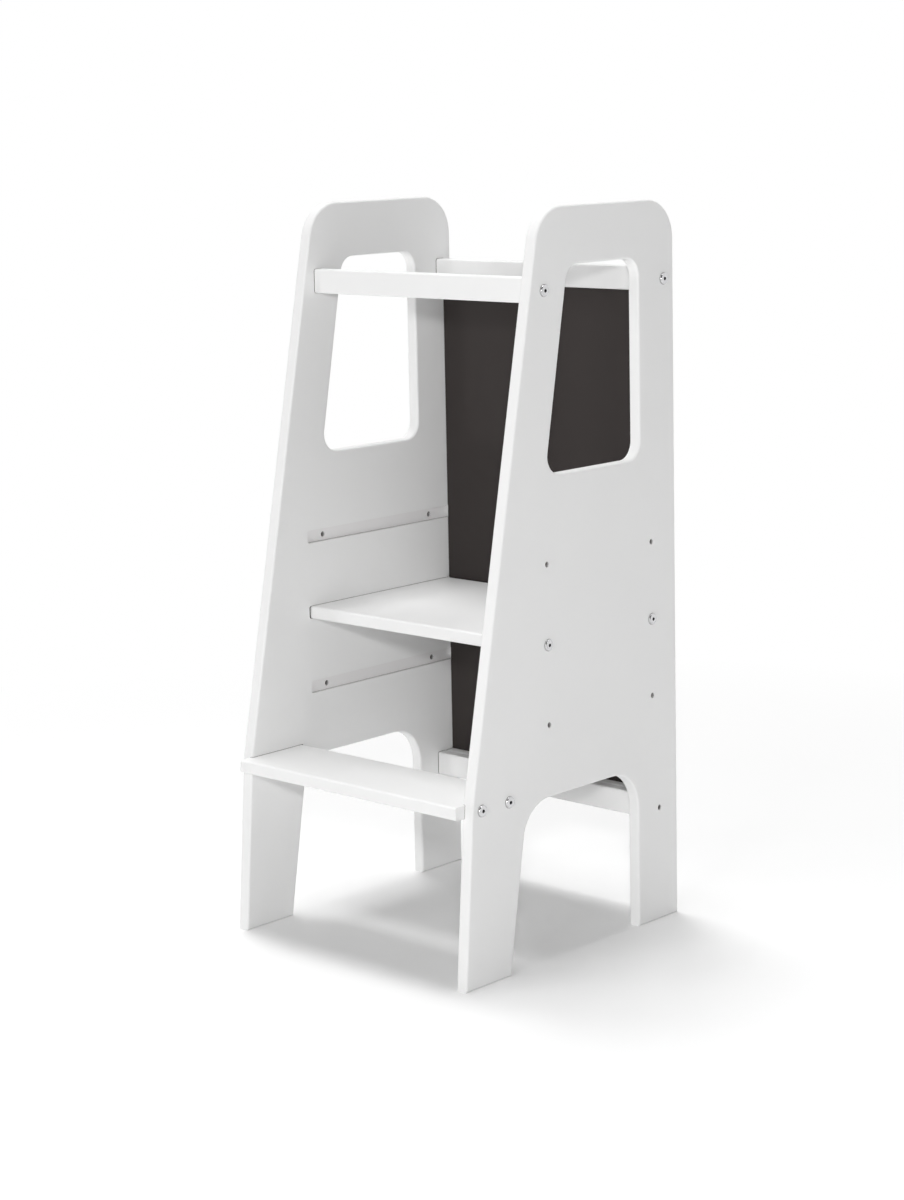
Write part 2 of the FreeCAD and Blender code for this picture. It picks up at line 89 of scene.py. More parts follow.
# ---- Shader building ---------------------------------------------------------------------------
class ShaderTree:
    """The node tree of a material or of the world, with short calls for the nodes used here."""

    def __init__(self, owner: Material | bpy.types.World, output_kind: str) -> None:
        """Empties the tree.

        Args:
            owner: the material or world that the tree belongs to.
            output_kind: the type name of its output node.
        """
        owner.use_nodes = True
        self.owner = owner
        self.tree = owner.node_tree
        self.tree.nodes.clear()
        self.output = self.tree.nodes.new(output_kind)

    @classmethod
    def for_material(cls, name: str) -> ShaderTree:
        """The empty tree of a new material."""
        return cls(bpy.data.materials.new(name), "ShaderNodeOutputMaterial")

    @classmethod
    def for_world(cls, name: str) -> ShaderTree:
        """The empty tree of a new world."""
        return cls(bpy.data.worlds.new(name), "ShaderNodeOutputWorld")

    def add(self, kind: str, **settings: object) -> Node:
        """Adds a node.

        Args:
            kind: the node's type name.
            settings: properties of the node.

        Returns:
            The new node.
        """
        node = self.tree.nodes.new(kind)
        for key, value in settings.items():
            setattr(node, key, value)
        return node

    def link(self, source: Socket, target: Socket) -> None:
        """Joins an output to an input."""
        self.tree.links.new(source, target)

    def feed(self, target: Socket, value: Socket | float | Colour) -> None:
        """Gives an input its value.

        Args:
            target: the input.
            value: another node's output, or a plain number or colour.
        """
        if isinstance(value, bpy.types.NodeSocket):
            self.link(value, target)
        elif isinstance(value, tuple):
            target.default_value = (*value, 1.0)
        else:
            target.default_value = value

    def position(self, stretch: Point = (1.0, 1.0, 1.0)) -> Socket:
        """Object coordinates, which are the stool's own frame.

        Args:
            stretch: the scale along each axis.

        Returns:
            The scaled coordinates' socket.
        """
        coordinates = self.add("ShaderNodeTexCoord")
        mapping = self.add("ShaderNodeMapping")
        mapping.inputs["Scale"].default_value = stretch
        self.link(coordinates.outputs["Object"], mapping.inputs["Vector"])
        return mapping.outputs["Vector"]

    def noise(self, where: Socket, scale: float, detail: float, roughness: float = 0.5) -> Socket:
        """Fractal noise from 0 to 1.

        Args:
            where: the coordinates.
            scale: features per metre.
            detail: the number of octaves.
            roughness: how strong the finer octaves are.

        Returns:
            The noise value's socket.
        """
        noise = self.add("ShaderNodeTexNoise")
        noise.inputs["Scale"].default_value = scale
        noise.inputs["Detail"].default_value = detail
        noise.inputs["Roughness"].default_value = roughness
        self.link(where, noise.inputs["Vector"])
        return noise.outputs["Fac"]

    def spread(self, value: Socket, low: float, high: float, span: Span = NOISE_SPAN) -> Socket:
        """Maps a span of a value to low..high, clamped.

        Args:
            value: the value.
            low: what the start of the span becomes.
            high: what its end becomes.
            span: the values at its start and end.

        Returns:
            The mapped value's socket.
        """
        ramp = self.add("ShaderNodeMapRange")
        ramp.inputs["From Min"].default_value = span[0]
        ramp.inputs["From Max"].default_value = span[1]
        ramp.inputs["To Min"].default_value = low
        ramp.inputs["To Max"].default_value = high
        self.link(value, ramp.inputs["Value"])
        return ramp.outputs["Result"]

    def mixed(
            self, kind: str, share: Socket, first: Socket | float | Colour,
            second: Socket | float | Colour) -> Socket:
        """Mixes two values.

        Args:
            kind: the data type's name.
            share: the share of the second one.
            first: the first value.
            second: the second value.

        Returns:
            The mixed value's socket.
        """
        mix = self.add("ShaderNodeMix", data_type=kind)
        self.link(share, mix.inputs["Factor"])
        self.feed(mix.inputs["A"], first)
        self.feed(mix.inputs["B"], second)
        return mix.outputs["Result"]

    def blend(self, share: Socket, first: Socket | Colour, second: Socket | Colour) -> Socket:
        """Mixes two colours by the share of the second one."""
        return self.mixed("RGBA", share, first, second)

    def choose(self, share: Socket, first: Socket | float, second: Socket | float) -> Socket:
        """Mixes two numbers by the share of the second one."""
        return self.mixed("FLOAT", share, first, second)

    def math(self, operation: str, first: Socket, second: Socket | float = 0.0) -> Socket:
        """Works on one or two values.

        Args:
            operation: the operation's name, such as ADD.
            first: the first value.
            second: the second value, where the operation takes two.

        Returns:
            The result's socket.
        """
        node = self.add("ShaderNodeMath", operation=operation)
        self.link(first, node.inputs[0])
        self.feed(node.inputs[1], second)
        return node.outputs["Value"]

    def along(self, vector: Socket, axis: Point) -> Socket:
        """A vector's length along an axis.

        Args:
            vector: the vector.
            axis: the axis, of length 1.

        Returns:
            The length's socket.
        """
        dot = self.add("ShaderNodeVectorMath", operation="DOT_PRODUCT")
        dot.inputs[1].default_value = axis
        self.link(vector, dot.inputs[0])
        return dot.outputs["Value"]

    def facing(self, axis: Point) -> Socket:
        """How squarely the surface faces along an axis: 1 is square on, and 0 is edge on."""
        normal = self.add("ShaderNodeNewGeometry").outputs["Normal"]
        return self.math("ABSOLUTE", self.along(normal, axis))

    def openness(self, distance: float) -> Socket:
        """How open the surroundings are: 1 on a flat face, and less in corners and bores.

        Args:
            distance: how far away other surfaces count.

        Returns:
            The openness's socket.
        """
        shelter = self.add("ShaderNodeAmbientOcclusion", samples=SHELTER_SAMPLES)
        shelter.inputs["Distance"].default_value = distance
        return shelter.outputs["AO"]

    def bump(self, height: Socket, depth: float, under: Socket | None = None) -> Socket:
        """Surface relief.

        Args:
            height: the height map, from 0 to 1.
            depth: the relief's full depth.
            under: a coarser relief that this one adds to.

        Returns:
            The normal's socket.
        """
        bump = self.add("ShaderNodeBump")
        bump.inputs["Distance"].default_value = depth
        self.link(height, bump.inputs["Height"])
        if under is not None:
            self.link(under, bump.inputs["Normal"])
        return bump.outputs["Normal"]

    def seen_directly(self) -> Socket:
        """Tells what is seen, straight, mirrored or through glass, from what only gives light.

        Returns:
            The socket of a value that is 1 for what is seen and 0 for light.
        """
        path = self.add("ShaderNodeLightPath")
        seen = self.math("MAXIMUM", path.outputs["Is Camera Ray"], path.outputs["Is Glossy Ray"])
        return self.math("MAXIMUM", seen, path.outputs["Is Transmission Ray"])

    def surface(self, **inputs: Socket | float | Colour) -> Material:
        """Ends the material with a principled surface.

        Args:
            inputs: input names with underscores for spaces, each a socket or a plain value.

        Returns:
            The finished material.
        """
        shader = self.add("ShaderNodeBsdfPrincipled")
        for key, value in inputs.items():
            self.feed(shader.inputs[key.replace("_", " ")], value)
        self.link(shader.outputs["BSDF"], self.output.inputs["Surface"])
        return self.owner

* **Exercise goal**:
Search the lines above for the string "this" and copy each line that has it.

* **Task solution**:
Write part 2 of the FreeCAD and Blender code for this picture. It picks up at line 89 of scene.py. More parts follow.
            under: a coarser relief that this one adds to.